GIVEN INSTRUCTION:
From the first line of the data through the line containing "of -Y over Z.", return each line exactly.
begin INFORMATION SHOWN
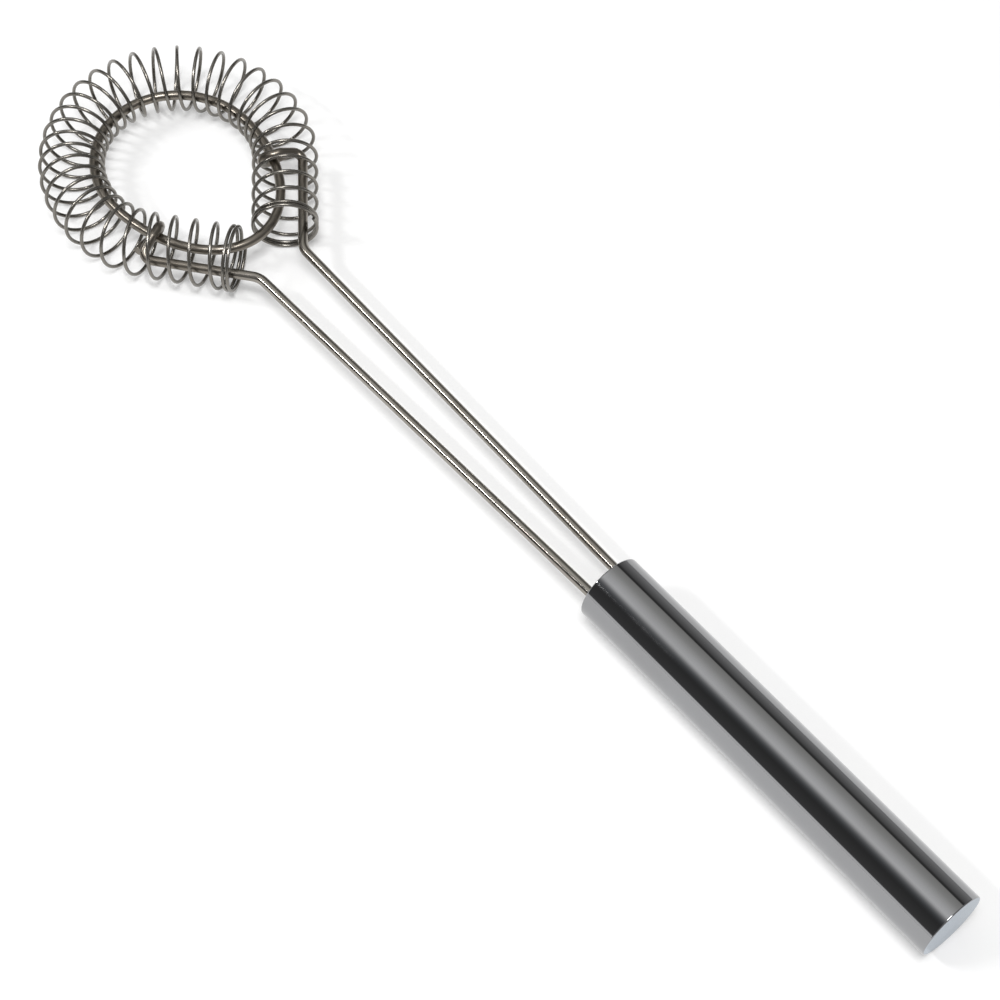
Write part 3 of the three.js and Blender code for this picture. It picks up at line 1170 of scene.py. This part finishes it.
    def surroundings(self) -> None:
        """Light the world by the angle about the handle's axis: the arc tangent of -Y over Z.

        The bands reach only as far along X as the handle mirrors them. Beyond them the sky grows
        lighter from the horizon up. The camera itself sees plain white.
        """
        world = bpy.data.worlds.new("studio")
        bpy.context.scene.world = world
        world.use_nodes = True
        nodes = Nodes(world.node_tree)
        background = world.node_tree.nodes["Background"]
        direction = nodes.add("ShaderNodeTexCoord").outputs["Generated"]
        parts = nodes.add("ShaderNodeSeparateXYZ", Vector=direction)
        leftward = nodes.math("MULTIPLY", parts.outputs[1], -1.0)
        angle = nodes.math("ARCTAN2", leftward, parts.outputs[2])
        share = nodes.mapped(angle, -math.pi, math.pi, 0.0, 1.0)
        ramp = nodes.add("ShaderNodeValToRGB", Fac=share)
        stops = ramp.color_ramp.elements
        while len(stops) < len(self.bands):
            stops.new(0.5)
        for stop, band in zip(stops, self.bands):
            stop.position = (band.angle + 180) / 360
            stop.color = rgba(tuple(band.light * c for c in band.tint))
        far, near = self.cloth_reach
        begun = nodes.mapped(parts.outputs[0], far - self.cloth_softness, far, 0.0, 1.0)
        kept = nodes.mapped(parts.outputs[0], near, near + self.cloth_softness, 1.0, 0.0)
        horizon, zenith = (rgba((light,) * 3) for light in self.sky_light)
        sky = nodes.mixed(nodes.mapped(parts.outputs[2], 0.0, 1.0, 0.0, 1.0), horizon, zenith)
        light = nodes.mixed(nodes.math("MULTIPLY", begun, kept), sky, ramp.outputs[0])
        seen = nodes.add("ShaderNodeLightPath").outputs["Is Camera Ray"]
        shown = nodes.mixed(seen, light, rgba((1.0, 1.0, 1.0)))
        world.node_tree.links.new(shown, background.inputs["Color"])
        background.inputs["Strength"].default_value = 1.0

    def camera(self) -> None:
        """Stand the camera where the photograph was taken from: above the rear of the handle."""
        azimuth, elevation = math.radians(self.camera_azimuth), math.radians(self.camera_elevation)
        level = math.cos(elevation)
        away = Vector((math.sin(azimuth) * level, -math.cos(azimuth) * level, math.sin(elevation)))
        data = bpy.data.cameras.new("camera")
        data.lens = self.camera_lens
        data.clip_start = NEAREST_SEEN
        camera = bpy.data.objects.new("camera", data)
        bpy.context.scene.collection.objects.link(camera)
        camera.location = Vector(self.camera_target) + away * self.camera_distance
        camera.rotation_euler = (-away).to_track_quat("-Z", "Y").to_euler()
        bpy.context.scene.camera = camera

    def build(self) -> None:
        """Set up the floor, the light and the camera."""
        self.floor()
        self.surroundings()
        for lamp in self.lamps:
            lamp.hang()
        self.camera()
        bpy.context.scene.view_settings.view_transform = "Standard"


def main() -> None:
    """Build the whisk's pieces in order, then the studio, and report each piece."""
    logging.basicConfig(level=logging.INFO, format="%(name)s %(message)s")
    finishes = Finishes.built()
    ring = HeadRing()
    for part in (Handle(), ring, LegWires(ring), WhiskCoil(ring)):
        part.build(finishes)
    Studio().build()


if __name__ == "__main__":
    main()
end INFORMATION SHOWN
FINISHED EXERCISE:
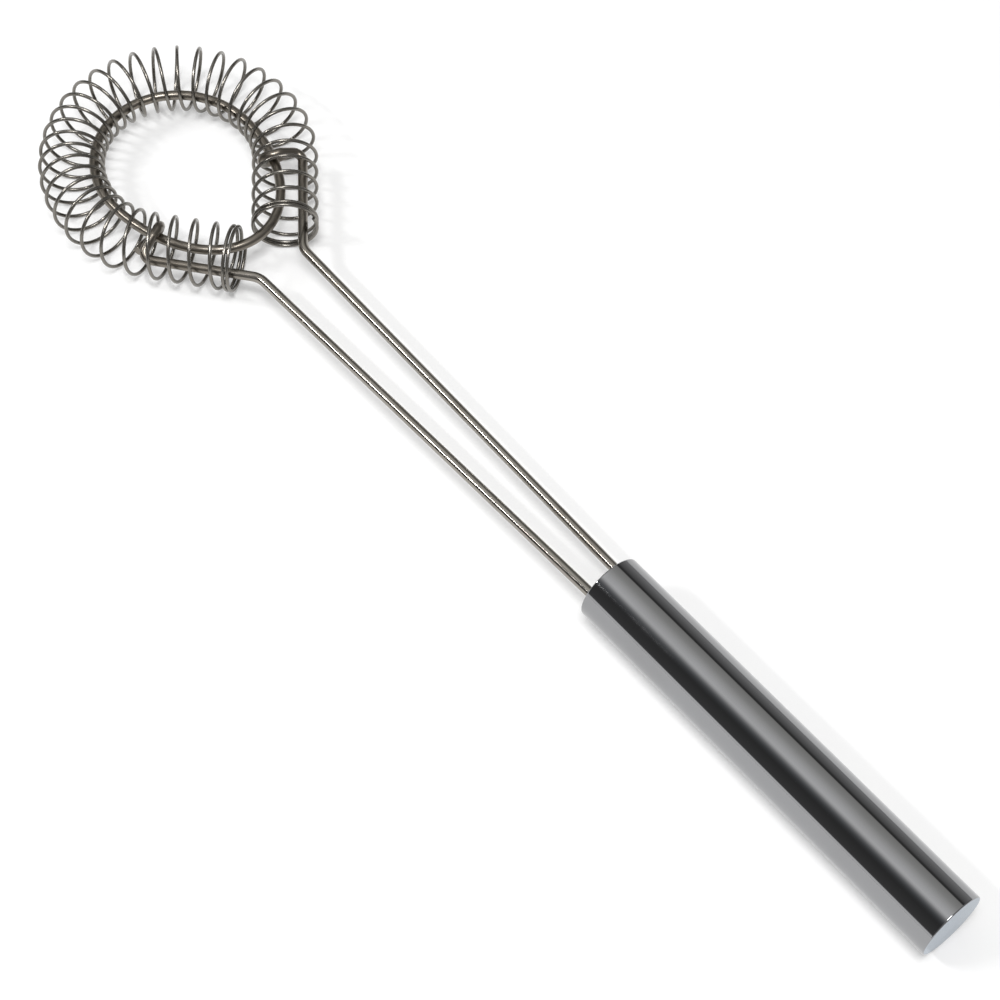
Write part 3 of the three.js and Blender code for this picture. It picks up at line 1170 of scene.py. This part finishes it.
    def surroundings(self) -> None:
        """Light the world by the angle about the handle's axis: the arc tangent of -Y over Z.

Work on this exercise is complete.